Motor - newer, self starting style.
These have a more conventional cylindrical shape, and are invariably painted blue. There are two lubrication funnels of metal, one at either end, each with a sprung dust flap. In an awkward manoeuvre, the flap must be held open as the oil is applied, and spillage seems unavoidable.

Oiling the newer style motor.

If the oil does not flow down into the funnel, try gently unblocking the narrow tube leading down to the motor with a short piece if wire. If the blockage persists, you will just have to wait for each drop to seep down.


Generator - organs that are only used occasionally, 2 dessert spoons in each funnel. Organs that are frequently used, 4 spoons in each.
Motor, old style - 1.5 to 2 spoons in the tin reservoir.
Motor, new style - 10 drops in each funnel.
[A dessert spoon is a measure understood by all, whereas the c.c. or fluid oz. is almost impossible to visualise.]


There is nothing magic or secret about the type of oil required to give your Hammond organ the correct lubrication. If you live in a country lacking organised Hammond service facilities, a thin, high grade machine oil will have to do. If the wrong oil type is used, this is what happens:

  • "too thin" oil will rush from the reservoirs to the bearings, drowning them with oil and then will run dry.
  • "too thick" oil will seep forward too slowly, causing insufficient lubrication.
  • insufficiently refined oil will pollute and clog the wicks, the impurities accumulating in the wicks over the years. Sometimes this is cleared when use of the correct oil is resumed.

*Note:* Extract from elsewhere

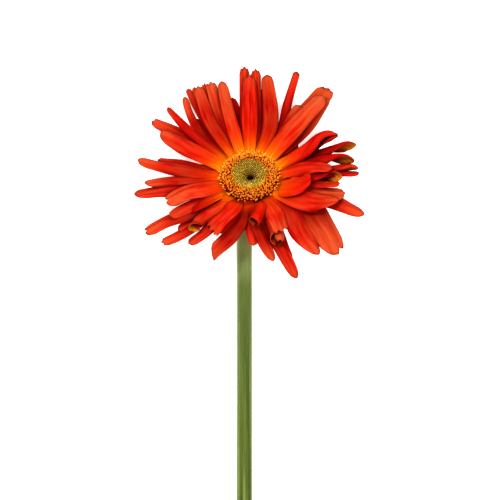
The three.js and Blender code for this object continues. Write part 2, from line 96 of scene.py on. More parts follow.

The oil you should use, then, must have an exceptionally high degree of refinement, and must have just the right viscosity to produce a capillary oil-flow rate that almost exhausts the reservoirs in one year. Such specialised and tight-tolerance oil is only available in industrial quantities (by the barrel), thus obliging your supplier to decant it into consumer-orientated packages. We provide this service within Germany, charging €7,00 for a 150ml dispenser.


Several tone wheel models, e.g. L, R and T, as well as many later models have inbuilt 2-speed Leslie tremolo units. These are invariably in dire need of lubrication, sometimes having never received a drop of oil since leaving the factory. In such cases, if the organ has none the less been put to frequent use, the motor axels and bearings will be worn beyond redemption. The task of lubrication is a grade 3 job, and should be passed on to an engineer. If you are forced to do the job yourself, read carefully the description under the section "Care of Leslie Cabinets" noting the following points:

  • Do not use generator oil to lubricate Leslie motors. It is far too thin, and will quickly evaporate due to the considerable heat of the motors. Use modern, high quality car motor oil.
  • Disconnect the organ from the mains electricity supply before carry out this kind of work.
  • Do not attempt to dismantle the fast and slow motors themselves. This is grade 5 work.
  • After re-assembly, the adjustment for slow motor axel pressure must be carried out with the motor unit in the same orientation as in the organ. This is usually with the axels horizontal, but with later Rotor sonic units, the motors hang vertically, as in Leslie cabinets. If you carry this out with the motors replaced in the organ, with mains power connected, use extreme caution!
  • Odd sizes of 'O'-ring and drive belt are sometimes encountered, so if these need replacement, acquire them in advance of commencing work, as well as the special tools required.